Бросок на Прагу (Поволяев) - страница 132

— Доброе дело, — невзрачным тихим голосом отозвался человек в телогрейке, часто поморгал глазами, пытаясь унять резь — под веки ему будто наждачная крошка попала, уголки глаз заслезились, в них блеснуло что-то светлое, и Борисов вновь ощутил неловкость, он словно бы подсмотрел нечто такое, что нельзя было видеть, пробормотал:

— Извините!

— Ничего, — отозвался человек в телогрейке. Он все понял, достал из кармана скомканною серую тряпицу, промокнул ею глаза. — Двое суток без сна.

— Для того чтобы установить часы, разметить их, мне нужна вот такая доска. — Борисов руками очертил квадрат, показал размер.

— Сложное дело, — вздохнул человек в телогрейке, — у самих дерева нет, многие цеха пробиты снарядами, люди от холода падают в обморок.

— Но ведь это же для часов! — Голос у Борисова сделался звонким, высоким, обиженным, что-то в нем натянулось. — Для всех!

— Понимаю, — кивнул человек в телогрейке, тяжело и хрипло вздохнул, проговорил прежним тихим, не окрашенным ни в какой цвет голосом: — Жди меня здесь!

Борисов ждал его минут двадцать, ежился под острым, неприязненным взглядом фабричного охранника, ждал, что тот выскажет ему что-нибудь, выдаст по первое число, но тот молчал — сверлил глазами Борисова и молчал. Борисов, сохраняя некое равновесие, тоже не ввязывался в разговор, прислушивался к смазанному звуку станков, к клекотанью студеного ветра на улице, к звону слабости, которой он никак не мог вытряхнуть из ушей. Наконец мастер вернулся, держа в руках промасленный деревянный квадрат со свежим обпилом края.

— С собственного стола снял, распилил пополам. — Усмехнулся печально, болезненно: — Как в народной песне — тебе половина и мне половина.

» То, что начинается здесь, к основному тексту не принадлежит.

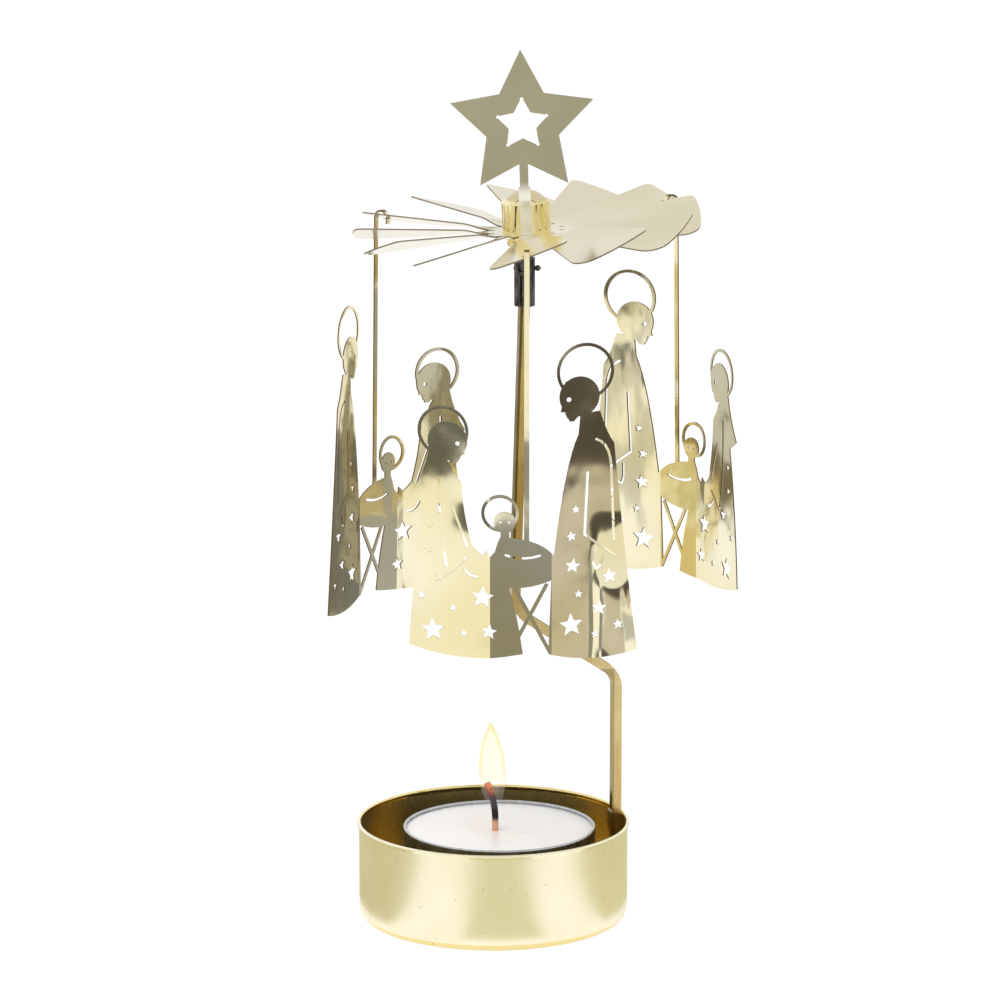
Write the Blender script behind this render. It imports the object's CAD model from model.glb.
import math

import bpy
import bmesh
import numpy as np
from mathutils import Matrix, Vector


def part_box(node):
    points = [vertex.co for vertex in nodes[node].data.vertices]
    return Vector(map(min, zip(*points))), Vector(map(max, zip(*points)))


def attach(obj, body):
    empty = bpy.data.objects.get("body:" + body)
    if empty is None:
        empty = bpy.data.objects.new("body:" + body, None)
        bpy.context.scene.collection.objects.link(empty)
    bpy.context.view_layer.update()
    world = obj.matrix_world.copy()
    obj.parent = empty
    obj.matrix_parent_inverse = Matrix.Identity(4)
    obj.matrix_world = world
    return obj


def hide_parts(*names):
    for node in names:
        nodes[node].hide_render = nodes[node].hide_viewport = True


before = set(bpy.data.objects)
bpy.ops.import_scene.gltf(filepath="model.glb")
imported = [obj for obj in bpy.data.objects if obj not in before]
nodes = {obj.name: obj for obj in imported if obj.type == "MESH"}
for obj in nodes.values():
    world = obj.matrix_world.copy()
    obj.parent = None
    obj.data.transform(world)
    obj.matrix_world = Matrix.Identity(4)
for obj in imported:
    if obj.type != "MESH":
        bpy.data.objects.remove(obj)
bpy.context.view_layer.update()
MM = 0.001


# Tray: drawn from one sheet of steel and lacquered a pale satin gold. Outside it is softly
# brushed by the drawing die; inside it is darker and shinier, and its rim is rolled over a wire.
class Wire:
    """A value in a node tree. Arithmetic on it adds Math nodes."""

    def __init__(self, tree, socket):
        self.tree = tree
        self.socket = socket

    def maths(self, operation, a, b=0.0):
        return self.tree.add("ShaderNodeMath", {"operation": operation}, {0: a, 1: b})

    def __add__(self, other):
        return self.maths("ADD", self, other)

    def __sub__(self, other):
        return self.maths("SUBTRACT", self, other)

    def __rsub__(self, other):
        return self.maths("SUBTRACT", other, self)

    def __mul__(self, other):
        return self.maths("MULTIPLY", self, other)

    def __truediv__(self, other):
        return self.maths("DIVIDE", self, other)

    def __lt__(self, other):
        return self.maths("LESS_THAN", self, other)

    def __gt__(self, other):
        return self.maths("GREATER_THAN", self, other)

    def at_least(self, least):
        return self.maths("MAXIMUM", self, least)

    def size(self):
        return self.maths("ABSOLUTE", self)

    def root(self):
        return self.maths("SQRT", self)

    def eased(self, low, high):
        """0 below low, 1 above high and a smooth step between them."""
        return self.tree.add(
            "ShaderNodeMapRange",
            {"interpolation_type": "SMOOTHSTEP"},
            {"Value": self, "From Min": low, "From Max": high},
        )

    __radd__ = __add__
    __rmul__ = __mul__


class Tree:
    """A node tree that is built one call at a time."""

    def __init__(self, tree):
        self.tree = tree

    def add(self, kind, settings=None, inputs=None, out=0):
        """Adds a node, sets its settings and then its sockets, and gives one of its outputs."""
        node = self.tree.nodes.new(kind)
        for name, value in (settings or {}).items():
            if name == "stops":
                ramp = node.color_ramp.elements
                while len(ramp) < len(value):
                    ramp.new(0.5)
                for element, (place, colour) in zip(ramp, value):
                    element.position = place
                    element.color = (*colour, 1)
            else:
                setattr(node, name, value)
        for name, value in (inputs or {}).items():
            if isinstance(value, Wire):
                self.tree.links.new(value.socket, node.inputs[name])
            elif isinstance(value, tuple) and len(value) == 3 and node.inputs[name].type == "RGBA":
                node.inputs[name].default_value = (*value, 1)
            else:
                node.inputs[name].default_value = value
        return Wire(self, node.outputs[out]) if node.outputs else node


class Paint(Tree):
    """A material around one Principled shader. Its constants are given by socket name."""

    def __init__(self, name, **constants):
        self.material = bpy.data.materials.new(name)
        self.material.use_nodes = True
        super().__init__(self.material.node_tree)
        self.shader = self.tree.nodes["Principled BSDF"]
        for socket, value in constants.items():
            self.shader.inputs[socket.replace("_", " ")].default_value = value
        self.place = self.add("ShaderNodeTexCoord", out="Object")

    def axes(self):
        """The x, y and z of the point on the piece, in metres."""
        return [
            self.add("ShaderNodeSeparateXYZ", {}, {0: self.place}, out=axis) for axis in "XYZ"
        ]

    def edge(self, direction):
        """1 on the cut edges of a sheet that faces along a direction, and 0 on its two faces."""
        normal = self.add("ShaderNodeTexCoord", out="Normal")
        settings = {"operation": "DOT_PRODUCT"}
        along = self.add("ShaderNodeVectorMath", settings, {0: normal, 1: direction}, out="Value")
        return 1 - along.size().eased(0.5, 0.7)

    def noise(self, scale, detail=2.0, stretch=(1, 1, 1), shift=(0, 0, 0), roughness=0.5):
        """Noise from 0 to 1, of about scale cells per metre, more along an axis by its stretch."""
        moved = self.add(
            "ShaderNodeMapping", {}, {"Vector": self.place, "Location": shift, "Scale": stretch}
        )
        return self.add(
            "ShaderNodeTexNoise",
            {},
            {"Vector": moved, "Scale": scale, "Detail": detail, "Roughness": roughness},
        )

    def mix(self, share, a, b, blend="MIX"):
        """Colour a, going over to colour b as share goes from 0 to 1."""
        settings = {"data_type": "RGBA", "blend_type": blend}
        return self.add("ShaderNodeMix", settings, {0: share, 6: a, 7: b}, out=2)

    def feed(self, **wires):
        """Links what varies over the surface to the shader's sockets."""
        for socket, wire in wires.items():
            self.tree.links.new(wire.socket, self.shader.inputs[socket.replace("_", " ")])

    def relief(self, *layers):
        """Bumps, each a height from 0 to 1 and the depth in metres that 1 stands for."""
        normal = None
        for height, depth in layers:
            inputs = {"Height": height, "Distance": depth, "Strength": 1.0}
            if normal:
                inputs["Normal"] = normal
            normal = self.add("ShaderNodeBump", {}, inputs)
        self.feed(Normal=normal)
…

Сердце у Борисова поползло вверх, к глотке, сделалось тепло, он был благодарен этому усталому человеку в просторной, имеющей кожистый блеск телогрейке.

— С-скажите, как ваша фамилия? — Борисов взялся пальцами за шею, помял ее.

— А, пустое. — Человек в телогрейке улыбнулся чуть приметно, буквально кончиками губ, пошатнулся, покосился на фабричного охранника — уж очень тот кололся взглядом, ну будто гвозди вколачивал, проговорил: — Ты, вохра, поласковее будь с людьми!

— Я что — я ничего, — смущенно пробормотал фабричный охранник, положил руку на кобуру, потом, ощутив неловкость, прижал пальцы на солдатский манер к ушанке. — Живы будем — исправимся!

— Вот именно — живы! — проговорил человек в телогрейке серым, бесцветным голосом и ушел.

Дома Борисов ножом соскоблил солидоловую налипь с квадрата, соскобленные застружины аккуратно сгреб на лист бумаги, отложил отдельно — сгодится для буржуйки. Целый вечер Борисов просидел над доской, тушью расчерчивая ее, в центре циферблата вырубил углубление для стрелки. Потом растопил печку, распахнул дверцу буржуйки, сунул руки чуть ли не в самый огонь, хватил пальцами пламя, растер его и долго так сидел, не чувствуя ни жара, ни боли. Впрочем, пламя было слабое, оно едва-едва плескалось в печушке, синеватые хвосты отрывались, улетали в узкое коричневатое жерло трубы. Борисов сидел перед огнем и чувствовал себя хорошо. Давно он уже так хорошо себя не чувствовал. Он ощущал живой сцеп, который связывал его с людьми, делал причастным ко всему, что сейчас происходило в Питере и его окрестностях, у него глухо и медленно, будто экономя энергию, билось сердце, отзывалось на чью-то далекую боль, на стоны раненых, привезенных в госпиталь, расположенный в соседнем квартале, на крик ребенка, у которого только что умерла мать и он остался один в огромной гулкой квартире, обреченный, беспомощный, съежившийся от холода. Если бы знал Борисов, где находится ребенок, — спас бы, но узнать не дано — город был мертвый в этот час.